CHALLENGE
Please write out the complete listing that follows, exactly as it reads.
>> begin
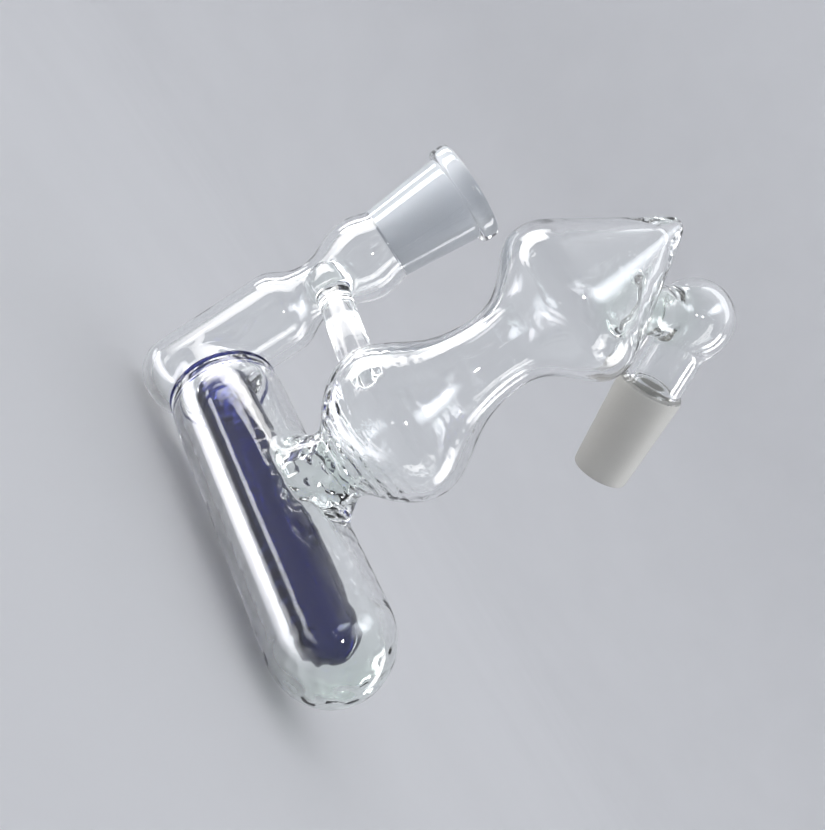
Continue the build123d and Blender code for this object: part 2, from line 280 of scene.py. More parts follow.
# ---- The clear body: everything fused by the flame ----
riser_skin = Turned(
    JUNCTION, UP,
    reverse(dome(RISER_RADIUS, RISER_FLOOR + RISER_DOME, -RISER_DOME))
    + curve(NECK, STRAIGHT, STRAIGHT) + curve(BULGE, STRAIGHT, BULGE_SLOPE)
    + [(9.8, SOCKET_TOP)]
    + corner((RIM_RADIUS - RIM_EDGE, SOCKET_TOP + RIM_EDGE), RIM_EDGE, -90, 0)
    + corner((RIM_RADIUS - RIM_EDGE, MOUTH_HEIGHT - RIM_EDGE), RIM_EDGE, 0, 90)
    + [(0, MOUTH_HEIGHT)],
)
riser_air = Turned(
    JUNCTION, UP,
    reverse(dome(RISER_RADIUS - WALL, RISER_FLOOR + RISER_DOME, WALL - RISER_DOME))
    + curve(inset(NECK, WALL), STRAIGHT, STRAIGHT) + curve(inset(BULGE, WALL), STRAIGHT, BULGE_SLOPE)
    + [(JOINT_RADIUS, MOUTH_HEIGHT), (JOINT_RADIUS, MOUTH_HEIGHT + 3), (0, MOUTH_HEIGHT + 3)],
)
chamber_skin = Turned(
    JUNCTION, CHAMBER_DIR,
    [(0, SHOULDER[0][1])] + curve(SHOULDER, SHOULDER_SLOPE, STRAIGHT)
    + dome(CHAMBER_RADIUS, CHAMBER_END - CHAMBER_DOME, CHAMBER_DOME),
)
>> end
RESULT OF THE TASK
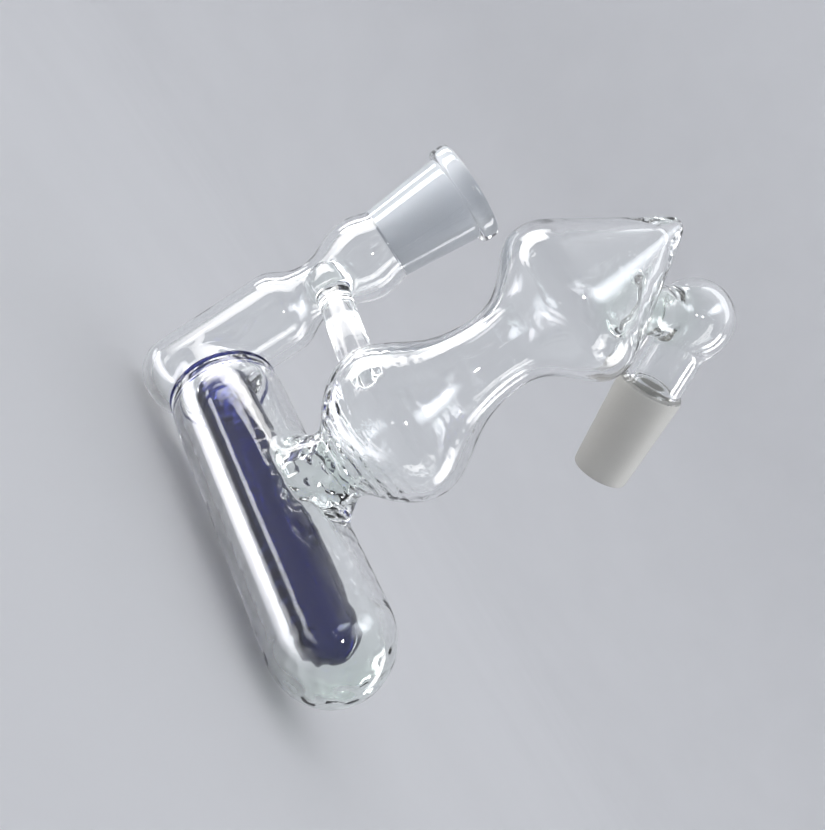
Continue the build123d and Blender code for this object: part 2, from line 280 of scene.py. More parts follow.
# ---- The clear body: everything fused by the flame ----
riser_skin = Turned(
    JUNCTION, UP,
    reverse(dome(RISER_RADIUS, RISER_FLOOR + RISER_DOME, -RISER_DOME))
    + curve(NECK, STRAIGHT, STRAIGHT) + curve(BULGE, STRAIGHT, BULGE_SLOPE)
    + [(9.8, SOCKET_TOP)]
    + corner((RIM_RADIUS - RIM_EDGE, SOCKET_TOP + RIM_EDGE), RIM_EDGE, -90, 0)
    + corner((RIM_RADIUS - RIM_EDGE, MOUTH_HEIGHT - RIM_EDGE), RIM_EDGE, 0, 90)
    + [(0, MOUTH_HEIGHT)],
)
riser_air = Turned(
    JUNCTION, UP,
    reverse(dome(RISER_RADIUS - WALL, RISER_FLOOR + RISER_DOME, WALL - RISER_DOME))
    + curve(inset(NECK, WALL), STRAIGHT, STRAIGHT) + curve(inset(BULGE, WALL), STRAIGHT, BULGE_SLOPE)
    + [(JOINT_RADIUS, MOUTH_HEIGHT), (JOINT_RADIUS, MOUTH_HEIGHT + 3), (0, MOUTH_HEIGHT + 3)],
)
chamber_skin = Turned(
    JUNCTION, CHAMBER_DIR,
    [(0, SHOULDER[0][1])] + curve(SHOULDER, SHOULDER_SLOPE, STRAIGHT)
    + dome(CHAMBER_RADIUS, CHAMBER_END - CHAMBER_DOME, CHAMBER_DOME),
)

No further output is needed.